### STORED DATA
****************
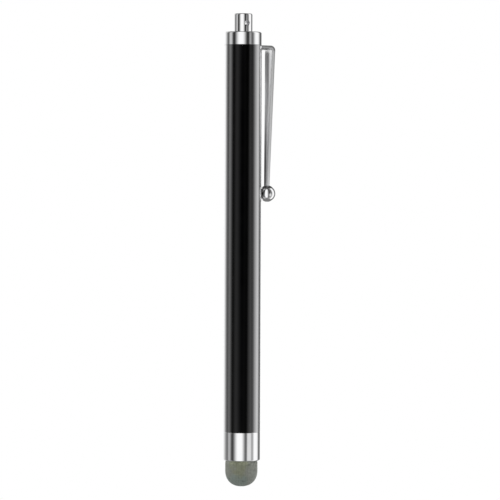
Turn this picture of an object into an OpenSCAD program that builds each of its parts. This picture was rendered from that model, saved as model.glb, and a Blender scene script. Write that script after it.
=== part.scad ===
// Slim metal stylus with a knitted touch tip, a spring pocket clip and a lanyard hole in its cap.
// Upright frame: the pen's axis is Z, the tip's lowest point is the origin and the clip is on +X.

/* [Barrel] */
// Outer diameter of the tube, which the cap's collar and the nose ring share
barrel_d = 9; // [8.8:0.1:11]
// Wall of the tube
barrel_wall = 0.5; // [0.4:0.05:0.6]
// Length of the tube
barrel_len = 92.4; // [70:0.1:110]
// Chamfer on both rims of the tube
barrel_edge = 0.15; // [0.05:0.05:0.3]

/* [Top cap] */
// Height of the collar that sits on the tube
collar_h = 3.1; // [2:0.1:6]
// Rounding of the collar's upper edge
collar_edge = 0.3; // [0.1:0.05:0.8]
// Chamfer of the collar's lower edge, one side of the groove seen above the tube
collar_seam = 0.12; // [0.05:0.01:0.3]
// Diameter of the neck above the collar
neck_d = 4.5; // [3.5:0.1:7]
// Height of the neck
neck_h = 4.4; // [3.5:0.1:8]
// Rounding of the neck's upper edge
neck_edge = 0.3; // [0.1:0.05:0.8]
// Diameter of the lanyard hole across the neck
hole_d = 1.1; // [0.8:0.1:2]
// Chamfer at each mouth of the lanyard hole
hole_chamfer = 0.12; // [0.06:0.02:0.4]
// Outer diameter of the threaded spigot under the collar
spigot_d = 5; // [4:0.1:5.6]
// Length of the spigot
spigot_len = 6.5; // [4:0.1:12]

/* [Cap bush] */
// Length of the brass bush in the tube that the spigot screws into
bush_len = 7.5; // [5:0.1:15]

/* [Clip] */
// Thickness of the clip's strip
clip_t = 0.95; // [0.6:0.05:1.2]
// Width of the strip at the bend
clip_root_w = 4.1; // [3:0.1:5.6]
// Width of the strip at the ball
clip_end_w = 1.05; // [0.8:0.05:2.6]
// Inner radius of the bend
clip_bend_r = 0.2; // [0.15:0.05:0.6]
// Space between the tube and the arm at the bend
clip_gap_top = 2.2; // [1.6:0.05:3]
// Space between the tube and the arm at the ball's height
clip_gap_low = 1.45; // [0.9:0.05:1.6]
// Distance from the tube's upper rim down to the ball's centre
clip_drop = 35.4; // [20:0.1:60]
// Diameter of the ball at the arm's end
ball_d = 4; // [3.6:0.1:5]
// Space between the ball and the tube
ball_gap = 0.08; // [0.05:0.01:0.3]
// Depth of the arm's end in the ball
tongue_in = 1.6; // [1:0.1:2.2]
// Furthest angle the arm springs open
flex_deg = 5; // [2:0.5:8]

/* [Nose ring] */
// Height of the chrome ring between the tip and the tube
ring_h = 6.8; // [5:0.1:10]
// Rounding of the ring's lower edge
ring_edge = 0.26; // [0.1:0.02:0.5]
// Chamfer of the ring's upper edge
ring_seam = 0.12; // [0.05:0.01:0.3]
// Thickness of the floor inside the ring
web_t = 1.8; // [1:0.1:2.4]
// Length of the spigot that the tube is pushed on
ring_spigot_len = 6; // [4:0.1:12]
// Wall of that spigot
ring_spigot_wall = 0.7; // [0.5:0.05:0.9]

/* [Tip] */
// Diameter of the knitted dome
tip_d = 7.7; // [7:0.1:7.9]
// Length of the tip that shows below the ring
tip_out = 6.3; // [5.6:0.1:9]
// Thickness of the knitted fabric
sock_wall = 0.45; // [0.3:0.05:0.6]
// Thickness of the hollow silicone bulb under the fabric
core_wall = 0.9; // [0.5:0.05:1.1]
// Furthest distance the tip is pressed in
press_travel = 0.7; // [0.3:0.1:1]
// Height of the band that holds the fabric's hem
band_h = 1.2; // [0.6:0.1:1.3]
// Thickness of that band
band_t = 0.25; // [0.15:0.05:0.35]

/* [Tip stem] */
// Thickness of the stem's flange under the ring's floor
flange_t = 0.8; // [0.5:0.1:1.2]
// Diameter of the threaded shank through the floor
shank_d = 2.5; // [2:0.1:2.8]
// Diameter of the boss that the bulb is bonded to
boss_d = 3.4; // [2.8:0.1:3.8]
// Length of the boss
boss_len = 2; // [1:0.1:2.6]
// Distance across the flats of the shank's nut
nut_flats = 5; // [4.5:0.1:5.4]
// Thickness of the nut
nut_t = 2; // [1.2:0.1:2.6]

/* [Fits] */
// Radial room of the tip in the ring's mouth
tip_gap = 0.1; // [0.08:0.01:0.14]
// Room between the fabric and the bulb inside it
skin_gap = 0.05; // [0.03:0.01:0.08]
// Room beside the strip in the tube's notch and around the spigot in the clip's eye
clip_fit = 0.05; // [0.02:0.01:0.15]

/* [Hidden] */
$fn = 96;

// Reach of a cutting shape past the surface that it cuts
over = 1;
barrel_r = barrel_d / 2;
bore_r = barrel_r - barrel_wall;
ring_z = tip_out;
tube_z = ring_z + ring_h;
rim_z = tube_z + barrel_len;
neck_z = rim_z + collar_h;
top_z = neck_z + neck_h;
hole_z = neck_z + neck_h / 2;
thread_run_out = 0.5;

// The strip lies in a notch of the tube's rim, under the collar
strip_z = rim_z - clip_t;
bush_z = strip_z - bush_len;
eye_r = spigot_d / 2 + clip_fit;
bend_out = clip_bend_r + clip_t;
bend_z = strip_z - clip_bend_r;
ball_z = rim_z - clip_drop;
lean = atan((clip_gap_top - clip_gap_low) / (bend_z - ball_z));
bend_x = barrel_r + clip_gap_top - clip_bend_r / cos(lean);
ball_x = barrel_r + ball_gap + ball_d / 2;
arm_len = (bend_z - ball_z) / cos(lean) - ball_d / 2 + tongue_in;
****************
Write out all the lines again, exactly as they are.

### FINAL RESULT
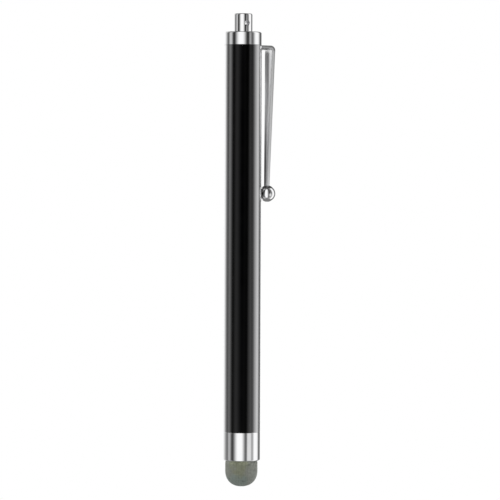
Turn this picture of an object into an OpenSCAD program that builds each of its parts. This picture was rendered from that model, saved as model.glb, and a Blender scene script. Write that script after it.
=== part.scad ===
// Slim metal stylus with a knitted touch tip, a spring pocket clip and a lanyard hole in its cap.
// Upright frame: the pen's axis is Z, the tip's lowest point is the origin and the clip is on +X.

/* [Barrel] */
// Outer diameter of the tube, which the cap's collar and the nose ring share
barrel_d = 9; // [8.8:0.1:11]
// Wall of the tube
barrel_wall = 0.5; // [0.4:0.05:0.6]
// Length of the tube
barrel_len = 92.4; // [70:0.1:110]
// Chamfer on both rims of the tube
barrel_edge = 0.15; // [0.05:0.05:0.3]

/* [Top cap] */
// Height of the collar that sits on the tube
collar_h = 3.1; // [2:0.1:6]
// Rounding of the collar's upper edge
collar_edge = 0.3; // [0.1:0.05:0.8]
// Chamfer of the collar's lower edge, one side of the groove seen above the tube
collar_seam = 0.12; // [0.05:0.01:0.3]
// Diameter of the neck above the collar
neck_d = 4.5; // [3.5:0.1:7]
// Height of the neck
neck_h = 4.4; // [3.5:0.1:8]
// Rounding of the neck's upper edge
neck_edge = 0.3; // [0.1:0.05:0.8]
// Diameter of the lanyard hole across the neck
hole_d = 1.1; // [0.8:0.1:2]
// Chamfer at each mouth of the lanyard hole
hole_chamfer = 0.12; // [0.06:0.02:0.4]
// Outer diameter of the threaded spigot under the collar
spigot_d = 5; // [4:0.1:5.6]
// Length of the spigot
spigot_len = 6.5; // [4:0.1:12]

/* [Cap bush] */
// Length of the brass bush in the tube that the spigot screws into
bush_len = 7.5; // [5:0.1:15]

/* [Clip] */
// Thickness of the clip's strip
clip_t = 0.95; // [0.6:0.05:1.2]
// Width of the strip at the bend
clip_root_w = 4.1; // [3:0.1:5.6]
// Width of the strip at the ball
clip_end_w = 1.05; // [0.8:0.05:2.6]
// Inner radius of the bend
clip_bend_r = 0.2; // [0.15:0.05:0.6]
// Space between the tube and the arm at the bend
clip_gap_top = 2.2; // [1.6:0.05:3]
// Space between the tube and the arm at the ball's height
clip_gap_low = 1.45; // [0.9:0.05:1.6]
// Distance from the tube's upper rim down to the ball's centre
clip_drop = 35.4; // [20:0.1:60]
// Diameter of the ball at the arm's end
ball_d = 4; // [3.6:0.1:5]
// Space between the ball and the tube
ball_gap = 0.08; // [0.05:0.01:0.3]
// Depth of the arm's end in the ball
tongue_in = 1.6; // [1:0.1:2.2]
// Furthest angle the arm springs open
flex_deg = 5; // [2:0.5:8]

/* [Nose ring] */
// Height of the chrome ring between the tip and the tube
ring_h = 6.8; // [5:0.1:10]
// Rounding of the ring's lower edge
ring_edge = 0.26; // [0.1:0.02:0.5]
// Chamfer of the ring's upper edge
ring_seam = 0.12; // [0.05:0.01:0.3]
// Thickness of the floor inside the ring
web_t = 1.8; // [1:0.1:2.4]
// Length of the spigot that the tube is pushed on
ring_spigot_len = 6; // [4:0.1:12]
// Wall of that spigot
ring_spigot_wall = 0.7; // [0.5:0.05:0.9]

/* [Tip] */
// Diameter of the knitted dome
tip_d = 7.7; // [7:0.1:7.9]
// Length of the tip that shows below the ring
tip_out = 6.3; // [5.6:0.1:9]
// Thickness of the knitted fabric
sock_wall = 0.45; // [0.3:0.05:0.6]
// Thickness of the hollow silicone bulb under the fabric
core_wall = 0.9; // [0.5:0.05:1.1]
// Furthest distance the tip is pressed in
press_travel = 0.7; // [0.3:0.1:1]
// Height of the band that holds the fabric's hem
band_h = 1.2; // [0.6:0.1:1.3]
// Thickness of that band
band_t = 0.25; // [0.15:0.05:0.35]

/* [Tip stem] */
// Thickness of the stem's flange under the ring's floor
flange_t = 0.8; // [0.5:0.1:1.2]
// Diameter of the threaded shank through the floor
shank_d = 2.5; // [2:0.1:2.8]
// Diameter of the boss that the bulb is bonded to
boss_d = 3.4; // [2.8:0.1:3.8]
// Length of the boss
boss_len = 2; // [1:0.1:2.6]
// Distance across the flats of the shank's nut
nut_flats = 5; // [4.5:0.1:5.4]
// Thickness of the nut
nut_t = 2; // [1.2:0.1:2.6]

/* [Fits] */
// Radial room of the tip in the ring's mouth
tip_gap = 0.1; // [0.08:0.01:0.14]
// Room between the fabric and the bulb inside it
skin_gap = 0.05; // [0.03:0.01:0.08]
// Room beside the strip in the tube's notch and around the spigot in the clip's eye
clip_fit = 0.05; // [0.02:0.01:0.15]

/* [Hidden] */
$fn = 96;

// Reach of a cutting shape past the surface that it cuts
over = 1;
barrel_r = barrel_d / 2;
bore_r = barrel_r - barrel_wall;
ring_z = tip_out;
tube_z = ring_z + ring_h;
rim_z = tube_z + barrel_len;
neck_z = rim_z + collar_h;
top_z = neck_z + neck_h;
hole_z = neck_z + neck_h / 2;
thread_run_out = 0.5;

// The strip lies in a notch of the tube's rim, under the collar
strip_z = rim_z - clip_t;
bush_z = strip_z - bush_len;
eye_r = spigot_d / 2 + clip_fit;
bend_out = clip_bend_r + clip_t;
bend_z = strip_z - clip_bend_r;
ball_z = rim_z - clip_drop;
lean = atan((clip_gap_top - clip_gap_low) / (bend_z - ball_z));
bend_x = barrel_r + clip_gap_top - clip_bend_r / cos(lean);
ball_x = barrel_r + ball_gap + ball_d / 2;
arm_len = (bend_z - ball_z) / cos(lean) - ball_d / 2 + tongue_in;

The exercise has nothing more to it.